Paytm share price witnessed a remarkable recovery on Tuesday after initially plummeting by 9% in early trade amidst heavy trading volumes. Despite the volatile market conditions, Paytm shares surged over 5% higher on the Bombay Stock Exchange (BSE), signaling renewed investor confidence and market resilience.
In the opening hours of trading, Paytm shares tumbled by as much as 9.77%, reaching a record low of ₹395.50 apiece on the BSE. However, the stock quickly rebounded, experiencing a sharp recovery of over 19% from its lowest point and entering positive territory.
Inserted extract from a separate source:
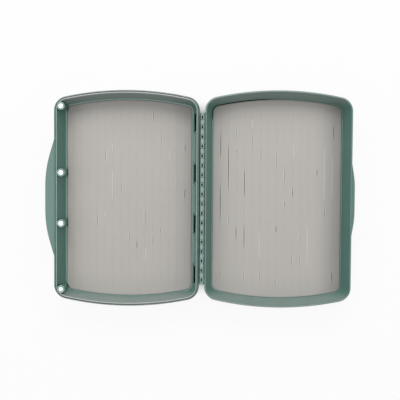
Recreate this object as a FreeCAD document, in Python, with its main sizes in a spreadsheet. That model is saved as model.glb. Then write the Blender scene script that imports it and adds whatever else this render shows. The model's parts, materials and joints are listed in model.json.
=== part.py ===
import FreeCAD, Part

import math
import os
import re

import Sketcher

# A fly box of two moulded trays on one long hinge, lying open and flat on its back.
# X runs across the open box, Y runs along the hinge and Z points up, in millimetres.
# The origin lies under the middle of the open box, on the surface that it rests on.

SIZES = [
    ("shell_length", "184.0", "length of each tray along the hinge, over the bowed ends"),
    ("shell_width", "124.2", "width of each tray from hinge side to latch side"),
    ("shell_depth", "17.0", "depth of each tray from its back to its rim"),
    ("end_radius", "248.7", "radius of the bowed ends"),
    ("corner_radius", "12.1", "radius of the outer corners"),
    ("floor_wall", "2.0", "thickness of each tray's floor"),
    ("rim_band", "4.0", "height of the straight band below the rim"),
    ("draft_inset", "4.4", "how far the back stands in from the rim at the ends and hinge side"),
    ("latch_draft_inset", "1.6", "how far the back stands in from the rim on the latch side"),
    ("back_round", "2.4", "rounding of the edge round each back"),
    ("base_rim_round", "0.5", "rounding of the outer edge of the base's rim"),
    ("lid_rim_round", "0.6", "rounding of the outer edge of the lid's rim"),
    ("lid_land", "1.4", "width of the lid's flat rim"),
    ("lid_rebate", "1.7", "depth of the straight recess inside the lid's rim"),
    ("base_lip", "0.9", "width of the base's rim outside the groove at the tongue's foot"),
    ("groove_depth", "0.8", "depth of that groove below the rim"),
    ("tongue_width", "1.0", "width of the raised tongue on the base's rim"),
    ("tongue_height", "1.2", "height of the tongue above the rim"),
    ("tongue_clearance", "0.3", "gap between the tongue and the lid's rim when shut"),
    ("tongue_round", "0.35", "rounding of the tongue's top edges"),
    ("wall_foot_end", "6.0", "distance of the wall's foot from the outer edge at the ends"),
    ("wall_foot_hinge", "5.8", "distance of the wall's foot from the outer edge on the hinge side"),
    ("base_foot_latch", "7.6", "distance of the base's wall foot from its latch side"),
    ("lid_foot_latch", "6.9", "distance of the lid's wall foot from its latch side"),
    ("base_ledge", "1.2", "width of the ledge between the base's wall foot and its pad's seat"),
    ("lid_ledge", "0.7", "width of the ledge between the lid's wall foot and its pad's seat"),
    ("pad_clearance", "0.3", "gap between a pad's edge and its seat"),
    ("pad_thickness", "3.5", "thickness of each slit pad"),
    ("pad_round", "0.5", "rounding of the pads' upper edges"),
    ("sheet_thickness", "0.3", "thickness of the adhesive sheets under the pads"),
    ("sheet_margin", "3.0", "how far an adhesive sheet stands in from the pad's edge"),
    ("slit_length", "12.4", "length of one slit in a pad"),
    ("slit_width", "0.35", "width of one slit"),
    ("slit_cut", "2.2", "depth of one slit"),
    ("slit_pitch_across", "6.9", "pitch of the slit columns across the pad"),
    ("slit_pitch_along", "15.6", "pitch of the slits along a column"),
    ("slit_edge_across", "5.0", "least distance of the outer slit columns from the pad's sides"),
    ("slit_edge_along", "7.0", "least distance of a column's end slits from the pad's ends"),
    ("hinge_gap", "4.5", "distance between the two trays' outer edges across the hinge"),
    ("shut_gap", "0.1", "gap between the two rims when the box is shut"),
    ("barrel_clearance", "0.4", "gap between the hinge barrel and the trays' sides"),
    ("hinge_end", "18.8", "least distance of the hinge's ends from the trays' ends"),
    ("knuckle_pitch", "8.1", "pitch of the windowed knuckles along the hinge"),
    ("knuckle_gap", "0.2", "gap between neighbouring knuckles"),
    ("knuckle_round", "0.4", "rounding of the barrel's ends on the windowed knuckles"),
    ("windowed_length", "3.6", "length of a windowed knuckle on the base"),
    ("web_drop", "0.7", "how far a knuckle's web lies below the rim"),
    ("knuckle_root", "0.8", "how far a knuckle's web reaches into its tray's wall"),
    ("window_length", "2.3", "length of the window in a knuckle"),
    ("window_width", "1.4", "width of the window in a knuckle"),
    ("pin_diameter", "1.5", "diameter of the hinge pin"),
    ("pin_fit", "0.06", "gap between the pin and its bore"),
    ("pin_end_play", "0.2", "gap between each end of the pin and the closed end of its bore"),
    ("pin_chamfer", "0.25", "chamfer on the pin's ends"),
    ("end_cap", "0.8", "thickness of the plastic that closes each end of the bore"),
    ("base_tab_reach", "7.8", "how far the base's thumb tab stands out"),
    ("base_tab_half", "50.6", "half the length of the base's thumb tab"),
    ("base_tab_thickness", "2.2", "thickness of the base's thumb tab"),
    ("base_tab_drop", "0.6", "how far the base's thumb tab lies below the rim"),
    ("base_tab_ramp", "16.5", "angle of the ends of the base's thumb tab, in degrees"),
    ("base_tab_blend", "95.0", "radius that joins those ends to the tab's straight edge"),
    ("base_tab_round", "0.6", "rounding of the base's thumb tab"),
    ("lid_tab_reach", "2.6", "how far the lid's thumb lip stands out"),
    ("lid_tab_half", "32.0", "half the length of the lid's thumb lip"),
    ("lid_tab_thickness", "2.2", "thickness of the lid's thumb lip"),
    ("lid_tab_drop", "1.1", "how far the lid's thumb lip lies below the rim"),
    ("lid_tab_ramp", "9.0", "angle of the ends of the lid's thumb lip, in degrees"),
    ("lid_tab_blend", "60.0", "radius that joins those ends to the lip's straight edge"),
    ("lid_tab_round", "0.6", "rounding of the lid's thumb lip"),
    ("tab_root", "0.8", "how far a thumb tab reaches into its tray's wall"),
    ("magnet_inner", "21.7", "distance of the inner two magnets from the middle"),
    ("magnet_end", "13.8", "distance of the base's outer two magnets from the tray's ends"),
    ("lid_magnet_end", "21.0", "distance of the lid's outer two magnets from the tray's ends"),
    ("boss_diameter", "6.8", "diameter of the base's magnet bosses"),
    ("boss_edge", "6.0", "distance of a boss's axis from the outer edge"),
    ("base_magnet_diameter", "4.0", "diameter of the base's magnets"),
    ("base_magnet_height", "6.0", "height of the base's magnets"),
    ("base_magnet_recess", "0.15", "how far a base magnet's top lies below its boss"),
    ("lid_magnet_diameter", "5.0", "diameter of the lid's magnets"),
    ("lid_magnet_height", "1.5", "thickness of the lid's magnets"),
    ("lid_magnet_skin", "1.4", "distance of a lid magnet from the outer edge"),
    ("lid_magnet_sink", "5.5", "distance of a lid magnet's top from the rim"),
    ("magnet_fit", "0.05", "gap between a magnet and its seat"),
    ("magnet_chamfer", "0.2", "chamfer on the magnets' edges"),
    ("slot_count", "4", "count of narrow slots beside the hinge"),
    ("slot_end", "26.9", "distance of the end slots' middles from the tray's ends"),
    ("slot_length", "15.0", "length of a narrow slot"),
    ("slot_width", "1.7", "width of a narrow slot"),
    ("slot_edge", "3.1", "distance of a slot from the outer edge"),
    ("slot_foot", "6.0", "height of a slot's bottom above the back"),
    ("recess_gap", "1.2", "plastic left between a slot and a shallow recess"),
    ("recess_edge", "4.0", "distance of a recess from the outer edge"),
    ("recess_foot", "6.6", "height of a recess's bottom above the back"),
    ("overrun", "2.0", "how far a cut starts outside the plastic that it cuts"),
]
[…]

Reports indicate that a significant number of equity shares of One 97 Communications, the parent company of Paytm, were traded on the stock exchanges, amounting to approximately 68 lakh shares or 0.1% of the equity. The total transaction value amounted to ₹269.4 crore, with an average price of ₹394 per share.
Despite the recent volatility, Paytm’s stock price has endured a significant decline of 39% over the past week. This downward trend was exacerbated by the Reserve Bank of India’s (RBI) decision to impose restrictions on Paytm Payments Bank (PPBL) following compliance issues highlighted in external audit reports. The RBI restrictions include a temporary ban on accepting new deposits and conducting credit transactions after February 29.
In response to the challenging situation, Paytm engaged in exploratory discussions with several companies, including HDFC Bank and Jio Financial Services, regarding the potential sale of its wallet business. However, Paytm has since clarified that it is not currently in negotiations with any company for the sale of its wallet business.
At 9:55 am, Paytm shares were trading 5.51% higher at ₹462.50 apiece on the BSE, reflecting the dynamic nature of the market and investor sentiment amidst ongoing developments and strategic considerations within the fintech sector.